Su rostro ajado y su poblado pelo canoso, propios de un anciano que está a punto de cumplir los 80 años, no son excusa sin embargo para que Waters se muestre enérgico sobre las tablas, levantando los brazos, gesticulando o disparando metralletas vestido de Pink, el personaje hilo conductor del célebre ‘The Wall’, sobre una escenografía de inspiración nazi. Aún así necesita de un interludio de 15 minutos para aguantar las casi tres horas que dura el espectáculo.

En la primera parte calienta motores con ‘Have a Cigar’, donde mantiene un nivel vocal envidiable. ‘Wish You Were Here’ seguida de ‘Shine On You Crazy Diamond’ desatan las pasiones de los más talluditos. Es difícil encontrar en el repertorio pinkflodyano dos piezas más conmovedoras. Brotan algunas espontáneas lágrimas sobre al albero del WiZink. En la primera, Waters tiene que cantarla en el registro grave (la voz le da sí, pero sin forzar), lo que otorga más solemnidad al asunto. En la segunda, evita recrearse en las memorables partes de guitarras que Gilmour aportó y deja que el protagonismo lo adquiera el saxofonista. El estribillo, apoyado por la luminotecnia y unos coros espectaculares, resuena como un coro celestial.

Acto seguido, sin casi dar tregua, la oveja inflable –marca de la casa– vaticina que nos encontramos ante el momento ‘Animals’, disco que Pink Floyd grabó en 1977 como una alegoría del Animal Farm de George Orwell. ‘Sheep’, la pieza elegida por Waters, suena igual de rabiosa, contundente y pletórica que antaño.

En la segunda parte, ‘The Wall’ domina la escena y la iconografía. Las guitarras adquieren protagonismo. ‘In The Flesh?’ o ‘Run Like Hell’, con el icónico cerdo volador sobre el escenario rebasan el voltaje. Pero el momento realmente sublime de la noche llega con los primeros compases de ‘Us And Them’. Etérea y atmosférica nos recuerda que nos adentramos en la fase ‘The Dark Side Of The Moon’, a día de hoy uno de los discos más vendidos de todos los tiempos cuyo legado e influencia sigue muy vigente a juzgar por los aplausos y vítores. ‘Money’, y la suite final del disco con ‘Brain Damage’ o la épica ‘Eclipse’ elevan el espíritu.

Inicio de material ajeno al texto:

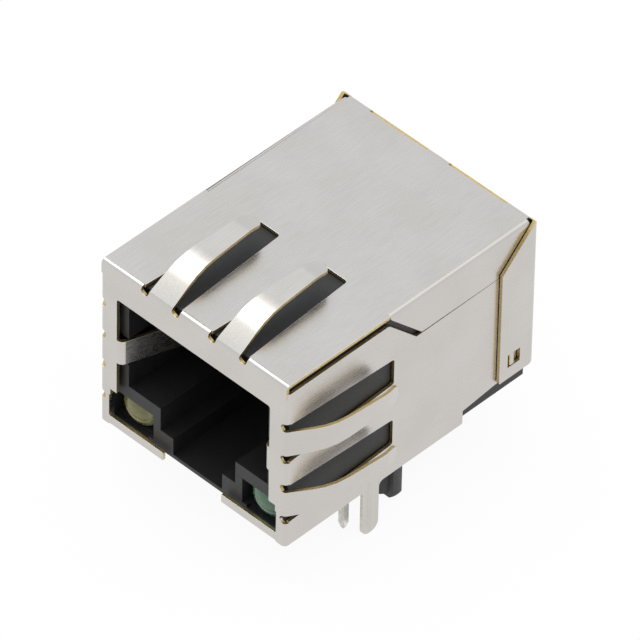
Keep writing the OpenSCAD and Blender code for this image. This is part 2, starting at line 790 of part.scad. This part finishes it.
shield();
housing();
contact_carrier();
module_tray();
module_board();
color(lamp_yellow) lamp(-1);  // led_left
color(lamp_green) lamp(1);  // led_right
for (i = [1:CONTACTS]) contact(i);
for (i = [1:PINS]) signal_pin(i);
for (i = [1:2]) lamp_lead(-1, i);
for (i = [1:2]) lamp_lead(1, i);
for (i = [1:CORES]) core(i);
for (i = [1:CORES]) winding(i);
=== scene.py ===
# %% [markdown]
# # A board jack, dressed from its CAD solids
#
# A board jack is a small folded metal shield over a black moulded housing. The CAD model already
# holds every solid at its real size, so this lesson only dresses them: it gives each piece the
# finish of its real material, rebuilds the few pieces whose solids are simpler than the real ones,
# and sets up a plain white studio. Everything is in metres, in the frame of the CAD model.

import bmesh
import bpy
import math
from mathutils import Matrix, Vector
from mathutils.bvhtree import BVHTree


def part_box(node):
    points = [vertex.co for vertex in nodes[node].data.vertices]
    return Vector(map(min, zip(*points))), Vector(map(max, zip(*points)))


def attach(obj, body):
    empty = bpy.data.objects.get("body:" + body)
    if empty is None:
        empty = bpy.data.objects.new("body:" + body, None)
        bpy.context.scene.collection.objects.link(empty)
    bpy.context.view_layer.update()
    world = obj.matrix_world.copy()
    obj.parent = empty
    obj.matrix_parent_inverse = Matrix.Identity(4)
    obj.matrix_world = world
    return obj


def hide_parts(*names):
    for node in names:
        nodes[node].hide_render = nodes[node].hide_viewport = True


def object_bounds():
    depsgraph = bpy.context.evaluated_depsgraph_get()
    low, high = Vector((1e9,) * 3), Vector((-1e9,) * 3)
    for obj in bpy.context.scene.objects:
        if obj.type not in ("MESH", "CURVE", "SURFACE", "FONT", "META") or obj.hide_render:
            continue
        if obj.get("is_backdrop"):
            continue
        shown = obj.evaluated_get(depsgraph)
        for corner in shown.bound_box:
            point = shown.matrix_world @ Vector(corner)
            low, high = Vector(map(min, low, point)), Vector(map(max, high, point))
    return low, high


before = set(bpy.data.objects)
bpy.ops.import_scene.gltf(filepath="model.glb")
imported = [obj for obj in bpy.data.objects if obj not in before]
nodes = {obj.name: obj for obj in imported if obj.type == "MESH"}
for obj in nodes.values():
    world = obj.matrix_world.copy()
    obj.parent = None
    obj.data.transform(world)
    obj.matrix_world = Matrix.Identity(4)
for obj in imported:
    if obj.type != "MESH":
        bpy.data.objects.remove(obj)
cad_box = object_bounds()
MM = 0.001
print("CAD nodes:", len(nodes))

# %% [markdown]
# ## Two small helpers
#
# Colours are easiest to pick as hex values on a screen, but a renderer adds up light, so it wants
# linear numbers. One function turns the first into the second. Materials are built from nodes, and
# a second function adds one node with its settings and its links, so that a material reads as a
# list of what feeds what.

# %% Colours and nodes
def linear(hex_colour):
    """An sRGB hex colour such as "#c8c2bb" as linear red, green, blue and alpha."""
    channels = [int(hex_colour[i:i + 2], 16) / 255 for i in (1, 3, 5)]
    return [c / 12.92 if c <= 0.04045 else ((c + 0.055) / 1.055) ** 2.4 for c in channels] + [1.0]


def add(tree, kind, settings=None, **inputs):
    """Adds a node. An input is a plain value, or the socket that feeds it."""
    made = tree.nodes.new(kind)
    for name, value in (settings or {}).items():
        setattr(made, name, value)
    for name, value in inputs.items():
        key = int(name[1:]) if name[0] == "i" and name[1:].isdigit() else name.replace("_", " ")
        if isinstance(value, bpy.types.NodeSocket):
            tree.links.new(value, made.inputs[key])
        else:
            made.inputs[key].default_value = value
    return made


print("white is", linear("#ffffff")[:3])

# %% [markdown]
# ## The bench and the camera
#
# Small parts are shown on a white table from above one corner, through a long lens, so that
# parallel edges stay nearly parallel. The camera is placed by two angles and a distance from the
# middle of the jack. A long distance with a long lens gives that flat, catalogue look.

# %% Camera
AIM = Vector((0.214, 0.066, 6.594)) * MM   # the point in the middle of the view
AZIMUTH, ELEVATION, ROLL = 43.84, 43.56, 1.19
DISTANCE = 0.687
VIEW_WIDTH = 38.86 * MM                    # how much of the bench the view takes in
SENSOR = 36.0


def camera_turn(azimuth, elevation, roll):
    """The rotation of a camera that looks down at the jack from that corner."""
    a, e = math.radians(azimuth), math.radians(elevation)
    back = Vector((math.sin(a) * math.cos(e), -math.cos(a) * math.cos(e), math.sin(e)))
    right = Vector((math.cos(a), math.sin(a), 0))
    turn = Matrix((right, back.cross(right), back)).transposed()
    return turn @ Matrix.Rotation(math.radians(roll), 3, "Z")


lens = bpy.data.cameras.new("bench_camera")
lens.sensor_width = SENSOR
lens.lens = SENSOR * DISTANCE / VIEW_WIDTH
lens.clip_start, lens.clip_end = 0.01, 10
camera = bpy.data.objects.new("bench_camera", lens)
bpy.context.scene.collection.objects.link(camera)
turn = camera_turn(AZIMUTH, ELEVATION, ROLL)
camera.matrix_world = Matrix.Translation(AIM + turn.col[2] * DISTANCE) @ turn.to_4x4()
bpy.context.scene.camera = camera
bpy.context.scene.view_settings.view_transform = "Standard"
print("lens", round(lens.lens), "mm at", DISTANCE, "m")

# %% [markdown]
# ## A white table
#
# A catalogue picture has a white table with only a faint shadow. More light would wash out the
# metal, so the table itself does the work: where the camera or a mirror-like surface looks at it,
# most of what it shows is plain white, and the rest is a real matt surface that takes the shadow.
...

Estamos ante una liturgia irrepetible.

Acompañado de una banda notable de músicos, Roger Waters demostró a su paso por Madrid que para ser una leyenda no basta solo con el repertorio.
Él posee algo que muy pocos músicos poseen: carisma, eternidad y un cierto punto de religiosidad para establecer una comunión casi mística con su público. No es fácil ser Roger Waters.